LISTING =
— start —

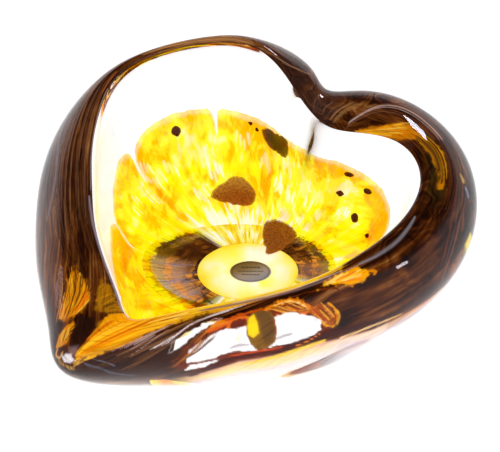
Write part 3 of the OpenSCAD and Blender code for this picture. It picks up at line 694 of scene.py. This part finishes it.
lip_.stroke([[28.3, 9.6], [28.55, 9.75], [28.75, 9.95], [29.0, 10.1]], 1.2, rgb(128, 134, 160), glow=0.55, soft=1.0, value=0.45, ragged=0.5)
lip_.stroke([[28.4, 9.45], [28.6, 9.55], [28.75, 9.7]], 0.5, rgb(160, 166, 190), glow=0.6, soft=1.0, value=0.45, ragged=0.5)
# clear windows in the near lip
SMALL = [[29.45, 9.5], [29.46, 9.2], [29.6, 8.95], [29.83, 8.72], [30.0, 8.55], [30.15, 8.6], [29.9, 8.85], [29.75, 9.1],
         [29.6, 9.35]]
WINDOW = [[29.75, 9.85], [29.75, 9.5], [29.9, 9.32], [30.05, 9.15], [30.25, 9.05], [30.4, 9.12], [30.6, 9.05], [30.9, 8.95],
          [31.1, 8.98], [31.25, 8.95], [31.4, 9.1], [31.58, 9.25], [31.72, 9.45], [31.7, 9.65], [31.5, 9.78], [31.35, 9.84],
          [31.05, 9.76], [30.75, 9.82], [30.55, 9.73], [30.35, 9.72], [30.1, 9.82], [29.9, 9.85]]
SLIVER = [[29.72, 10.1], [29.8, 9.95], [30.0, 9.92], [30.2, 9.9], [30.0, 10.03]]
lip_.patch([[29.6, 10.0], [29.65, 9.4], [29.85, 9.1], [30.0, 8.85], [30.3, 8.7], [30.6, 8.65], [31.0, 8.5], [31.3, 8.55],
            [31.6, 8.95], [31.8, 9.35], [31.95, 9.45], [31.9, 9.7], [31.6, 9.85], [30.0, 10.1]], rgb(128, 46, 8), glow=0.5,
           soft=1.6, ragged=1.4, size=2, seed=7, value=0.9)
lip_.strands([[29.5, 9.9], [29.65, 9.6]], [[29.95, 8.8], [30.15, 8.6]], 22, 0.5, [rgb(200, 104, 20), DARK, rgb(232, 150, 50), rgb(130, 60, 14)],
             30, glow=0.6)
lip_.strands([[29.85, 9.2], [30.0, 8.75]], [[30.3, 8.95], [30.25, 8.6]], 18, 0.7, [rgb(236, 112, 10), rgb(220, 86, 6), rgb(250, 150, 20)], 31, glow=0.8)
for path, w_, col in (
        ([[30.3, 9.1], [30.28, 8.8], [30.4, 8.7], [30.55, 8.78], [30.58, 9.05], [30.45, 9.2]], 1.3, rgb(240, 110, 14)),
        ([[30.42, 8.98], [30.5, 8.92]], 1.1, rgb(110, 30, 6)),
        ([[30.2, 8.7], [30.5, 8.6], [30.9, 8.55]], 0.9, rgb(200, 80, 10)),
        ([[30.85, 8.6], [31.1, 8.45], [31.3, 8.5], [31.45, 8.7], [31.6, 9.05], [31.72, 9.35]], 1.7, rgb(246, 140, 16)),
        ([[31.0, 8.5], [31.25, 8.5], [31.42, 8.72], [31.55, 9.0]], 0.6, rgb(255, 206, 110)),
        ([[31.0, 8.85], [31.2, 8.85], [31.35, 8.95]], 1.2, rgb(150, 50, 8)),
        ([[31.05, 8.95], [31.1, 9.02], [31.22, 8.98]], 1.0, rgb(240, 130, 20)),
        ([[31.4, 9.02], [31.46, 9.15], [31.52, 9.05]], 1.2, rgb(236, 110, 16)),
        ([[31.7, 9.3], [31.76, 9.55], [31.92, 9.68], [32.02, 9.5], [31.98, 9.25], [31.9, 9.05]], 1.0, rgb(255, 176, 30)),
        ([[31.74, 9.5], [31.9, 9.6]], 0.5, rgb(255, 220, 120)),
        ([[31.3, 8.3], [31.7, 8.35], [32.1, 8.6], [32.2, 9.0]], 0.6, rgb(110, 46, 14))):
    lip_.stroke(path, w_, col, glow=0.8, soft=0.8, ragged=0.7, size=1.0, taper=0.5)
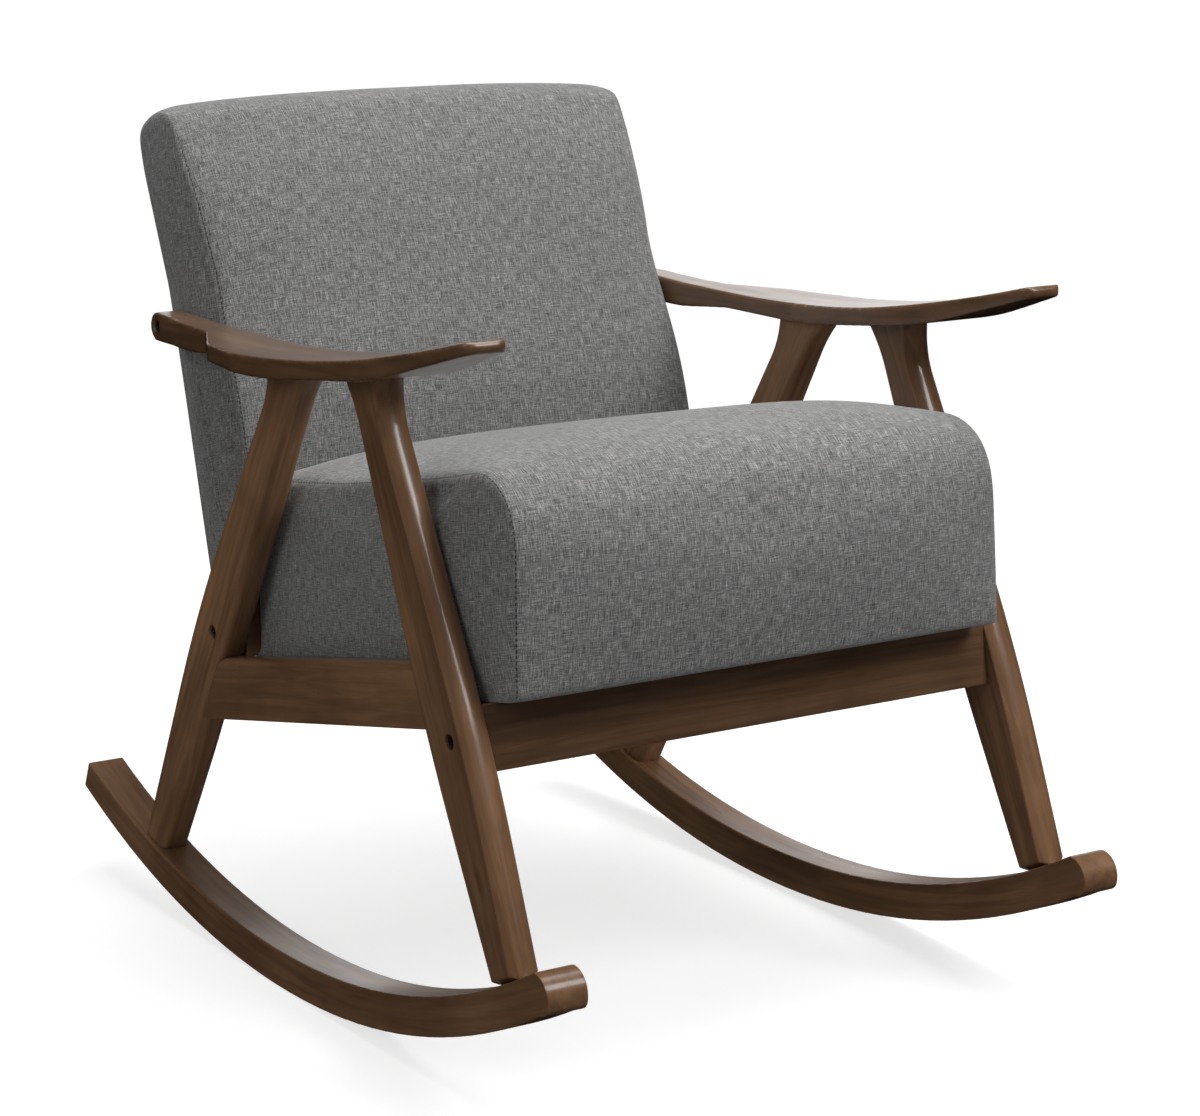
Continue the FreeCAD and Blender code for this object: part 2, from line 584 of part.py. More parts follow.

— end —

STATED TASK = Write the data from above out again, exactly.

EXERCISE RESPONSE =
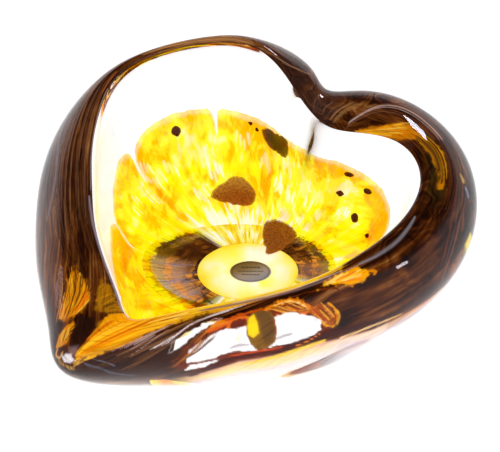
Write part 3 of the OpenSCAD and Blender code for this picture. It picks up at line 694 of scene.py. This part finishes it.
lip_.stroke([[28.3, 9.6], [28.55, 9.75], [28.75, 9.95], [29.0, 10.1]], 1.2, rgb(128, 134, 160), glow=0.55, soft=1.0, value=0.45, ragged=0.5)
lip_.stroke([[28.4, 9.45], [28.6, 9.55], [28.75, 9.7]], 0.5, rgb(160, 166, 190), glow=0.6, soft=1.0, value=0.45, ragged=0.5)
# clear windows in the near lip
SMALL = [[29.45, 9.5], [29.46, 9.2], [29.6, 8.95], [29.83, 8.72], [30.0, 8.55], [30.15, 8.6], [29.9, 8.85], [29.75, 9.1],
         [29.6, 9.35]]
WINDOW = [[29.75, 9.85], [29.75, 9.5], [29.9, 9.32], [30.05, 9.15], [30.25, 9.05], [30.4, 9.12], [30.6, 9.05], [30.9, 8.95],
          [31.1, 8.98], [31.25, 8.95], [31.4, 9.1], [31.58, 9.25], [31.72, 9.45], [31.7, 9.65], [31.5, 9.78], [31.35, 9.84],
          [31.05, 9.76], [30.75, 9.82], [30.55, 9.73], [30.35, 9.72], [30.1, 9.82], [29.9, 9.85]]
SLIVER = [[29.72, 10.1], [29.8, 9.95], [30.0, 9.92], [30.2, 9.9], [30.0, 10.03]]
lip_.patch([[29.6, 10.0], [29.65, 9.4], [29.85, 9.1], [30.0, 8.85], [30.3, 8.7], [30.6, 8.65], [31.0, 8.5], [31.3, 8.55],
            [31.6, 8.95], [31.8, 9.35], [31.95, 9.45], [31.9, 9.7], [31.6, 9.85], [30.0, 10.1]], rgb(128, 46, 8), glow=0.5,
           soft=1.6, ragged=1.4, size=2, seed=7, value=0.9)
lip_.strands([[29.5, 9.9], [29.65, 9.6]], [[29.95, 8.8], [30.15, 8.6]], 22, 0.5, [rgb(200, 104, 20), DARK, rgb(232, 150, 50), rgb(130, 60, 14)],
             30, glow=0.6)
lip_.strands([[29.85, 9.2], [30.0, 8.75]], [[30.3, 8.95], [30.25, 8.6]], 18, 0.7, [rgb(236, 112, 10), rgb(220, 86, 6), rgb(250, 150, 20)], 31, glow=0.8)
for path, w_, col in (
        ([[30.3, 9.1], [30.28, 8.8], [30.4, 8.7], [30.55, 8.78], [30.58, 9.05], [30.45, 9.2]], 1.3, rgb(240, 110, 14)),
        ([[30.42, 8.98], [30.5, 8.92]], 1.1, rgb(110, 30, 6)),
        ([[30.2, 8.7], [30.5, 8.6], [30.9, 8.55]], 0.9, rgb(200, 80, 10)),
        ([[30.85, 8.6], [31.1, 8.45], [31.3, 8.5], [31.45, 8.7], [31.6, 9.05], [31.72, 9.35]], 1.7, rgb(246, 140, 16)),
        ([[31.0, 8.5], [31.25, 8.5], [31.42, 8.72], [31.55, 9.0]], 0.6, rgb(255, 206, 110)),
        ([[31.0, 8.85], [31.2, 8.85], [31.35, 8.95]], 1.2, rgb(150, 50, 8)),
        ([[31.05, 8.95], [31.1, 9.02], [31.22, 8.98]], 1.0, rgb(240, 130, 20)),
        ([[31.4, 9.02], [31.46, 9.15], [31.52, 9.05]], 1.2, rgb(236, 110, 16)),
        ([[31.7, 9.3], [31.76, 9.55], [31.92, 9.68], [32.02, 9.5], [31.98, 9.25], [31.9, 9.05]], 1.0, rgb(255, 176, 30)),
        ([[31.74, 9.5], [31.9, 9.6]], 0.5, rgb(255, 220, 120)),
        ([[31.3, 8.3], [31.7, 8.35], [32.1, 8.6], [32.2, 9.0]], 0.6, rgb(110, 46, 14))):
    lip_.stroke(path, w_, col, glow=0.8, soft=0.8, ragged=0.7, size=1.0, taper=0.5)
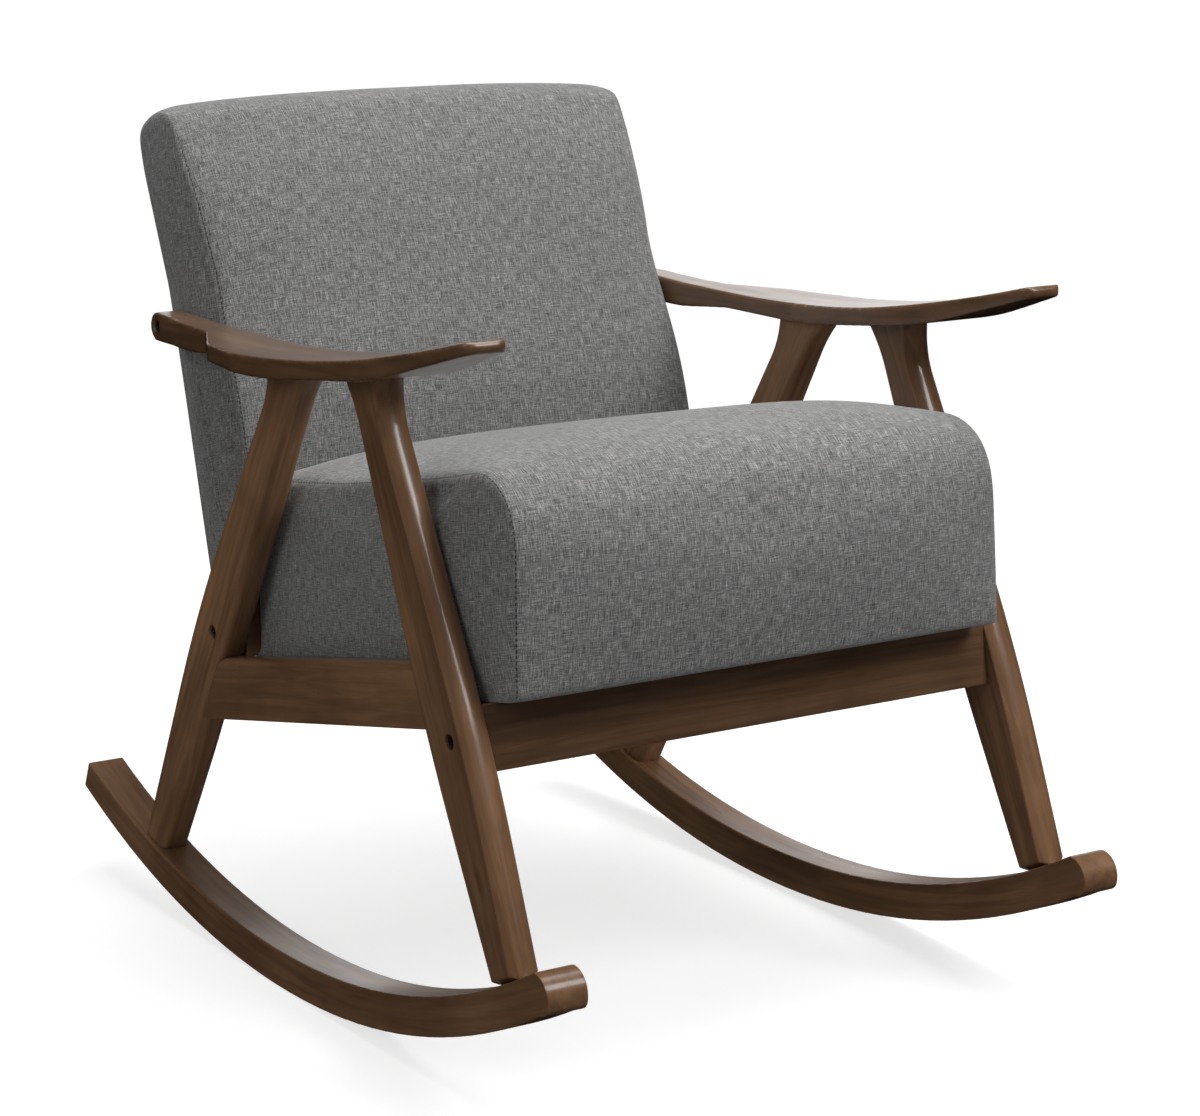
Continue the FreeCAD and Blender code for this object: part 2, from line 584 of part.py. More parts follow.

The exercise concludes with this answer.